Sleeping for less than five hours in mid-to-late life is associated with the risk of developing at least two chronic diseases, a UK study has found.
Researchers from the University College London (UCL) in the UK found that people who reported getting five hours of sleep or less at age 50 were 20 per cent more likely to be diagnosed with a chronic disease.
They were also 40 per cent more likely to be diagnosed with two or more chronic diseases over a follow-up period of 25 years, compared to those who slept for up to seven hours.
The study, published in the journal PLOS Medicine, also found that sleeping for five hours or less at the age of 50, 60, and 70 was linked to a 30 per cent to 40 per cent increased risk of multimorbidity, or being diagnosed with two or more chronic diseases, when compared with those who slept for up to seven hours.
"Multimorbidity is on the rise in high income countries and more than half of older adults now have at least two chronic diseases," said study lead author, Severine Sabia.
"This is proving to be a major challenge for public health, as multimorbidity is associated with high healthcare service use, hospitalisations and disability," Sabia said.
The researchers also found that sleep duration of five hours or less at age 50 was associated with 25 per cent increased risk of mortality over the follow-up period.
This can mainly be explained by the fact that short sleep duration increases the risk of chronic diseases that in turn increase the risk of death, they said.
"As people get older, their sleep habits and sleep structure change. However, it is recommended to sleep for 7 to 8 hours a night - as sleep durations above or below this have previously been associated with individual chronic diseases," said Sabia.

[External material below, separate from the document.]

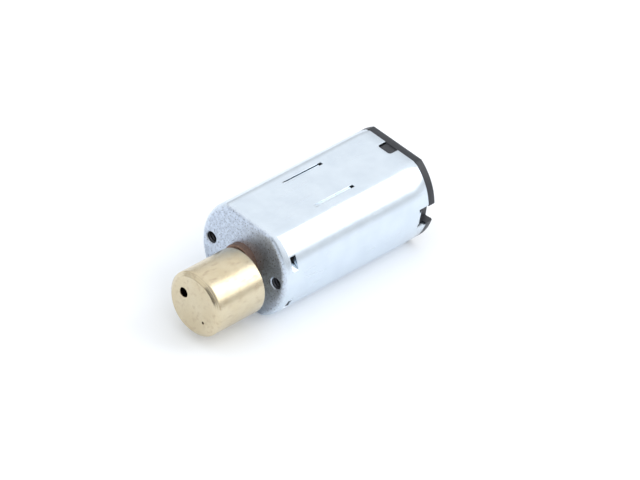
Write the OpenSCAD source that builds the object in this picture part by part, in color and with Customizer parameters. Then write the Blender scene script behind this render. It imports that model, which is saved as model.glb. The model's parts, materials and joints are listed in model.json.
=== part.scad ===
// Miniature flat-sided DC vibration motor with an eccentric brass weight on its shaft.
// The shaft runs along Y, the output end faces -Y, and Z is up, square to the two flats.
// The origin is on the shaft axis, in the plane of the can's front mounting face.
// Everything is in millimetres.

/* [Can] */
// Width of the can across its round sides
can_w = 12; // [11.9:0.05:12.2]
// Height of the can across its two flats
can_h = 10; // [9.9:0.05:10.1]
// Length of the can from its front face to its rear rim
can_l = 20.1; // [19.8:0.1:20.4]
// Thickness of the drawn sheet
can_t = 0.5; // [0.45:0.01:0.5]
// Radius of the soft corners between the flats and the round sides
corner_r = 1.5; // [1.3:0.1:1.7]
// Rounding of the front edge on the round sides
nose_r = 0.8; // [0.6:0.05:0.8]
// Rounding of the front edge on the flats
brow_r = 0.45; // [0.3:0.05:0.5]

/* [Mounting holes] */
// Distance between the two threaded holes
hole_pitch = 9; // [8.9:0.05:9]
// Core radius of the threaded holes, M1.6
hole_r = 0.62; // [0.55:0.01:0.65]
// Depth of the drawn collars behind the front face
thread_l = 1.3; // [1:0.05:1.4]

/* [Bearings and shaft] */
// Radius of the shaft
shaft_r = 0.5; // [0.48:0.01:0.5]
// Radial running clearance in the bearings
run_gap = 0.02; // [0.015:0.005:0.03]
// Radius of the front bearing's visible boss
boss_r = 2; // [1.9:0.05:2.1]
// How far the front boss stands out of the can
boss_out = 0.8; // [0.5:0.05:1]

/* [Eccentric weight] */
// Radius of the weight
weight_r = 3.48; // [3:0.02:3.5]
// Distance of the weight's centre from the shaft axis
weight_offset = 1.6; // [1.2:0.01:1.8]
// Angle of the weight's centre at rest, from +X towards +Z
weight_angle = -24.8; // [-180:0.1:180]
// Front face of the weight, ahead of the can's front face
weight_front = 8.25; // [7.5:0.05:9]
// Rear face of the weight, ahead of the can's front face
weight_rear = 1.8; // [1.2:0.05:2.5]
// Radial size of the weight's front chamfer
weight_chamfer = 0.5; // [0.2:0.02:0.6]

/* [End cap] */
// Depth of the flange behind the can's rim
flange_l = 0.95; // [0.9:0.01:1.2]
// Wall of the plug that enters the can
plug_wall = 0.7; // [0.6:0.05:0.8]

/* [Armature] */
// Radius of the laminated core
core_r = 4; // [3.9:0.02:4.02]
// Number of laminations in the stack
lamination_count = 16; // [8:1:16]
// Width of each pole's neck
neck_w = 1.6; // [1.4:0.05:1.7]

/* [Hidden] */

$fn = 96;
// Clearance of a pressed or seated joint, and how far a cutter runs past a face
press_gap = 0.005;
over = 0.5;

// Can
can_r = can_w / 2;
cavity_r = can_r - can_t;
front_t = 0.6;
edge_slack = 0.02;
bearing_r = 1.7;
collar_r = 2.2;
collar_end = 1.8;
hole_x = hole_pitch / 2;
hole_collar_r = 0.93;
hole_sink = 0.08;

// Two long lances in the top flat, which locate the magnets' edges
lance_x = 2.05;
lance_w = 0.35;
lance_y = 7.0;
lance_l = 5.05;
lance_bend = 0.6;
lance_step = 0.1;
lance_drop = 0.15;
lance_open = 0.35;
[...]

The researchers examined the relationship between how long each participant slept for, mortality and whether they were multimorbid – such as with heart disease, cancer or diabetes – over the course of 25 years.
The study analysed the impact of sleep duration on the health of more than 7,000 men and women at the ages of 50, 60 and 70, from the Whitehall II cohort study, which was conducted from 1985 to 1988 and examined the health of 10,308 civil servants aged 35 to 55, of whom two thirds were men and one third women.
"Our findings show that short sleep duration is also associated with multimorbidity. To ensure a better night's sleep, it is important to promote good sleep hygiene, such as making sure the bedroom is quiet, dark and a comfortable temperature before sleeping.
"It is also advised to remove electronic devices and avoid large meals before bedtime. Physical activity and exposure to light during the day might also promote good sleep," said Sabia.
As part of the study, researchers also assessed whether sleeping for a long duration, of nine hours or more, affected health outcomes. There was no clear association between long sleep durations at age 50 and multimorbidity in healthy people.
However, if a participant had already been diagnosed with a chronic condition, then long sleep duration was associated with around a 35 per cent increased risk of developing another illness.
Researchers believe this could be due to underlying health conditions impacting sleep.
The researchers noted that because the data used for the study was self-reported by the participants, it was likely to be subject to reporting bias, even though the findings were confirmed through electronic measurements of the sleep of 4,000 participants.
The research only involved members of the civil service, who were all employed when recruited to the study and likely to be healthier than the general population, they added.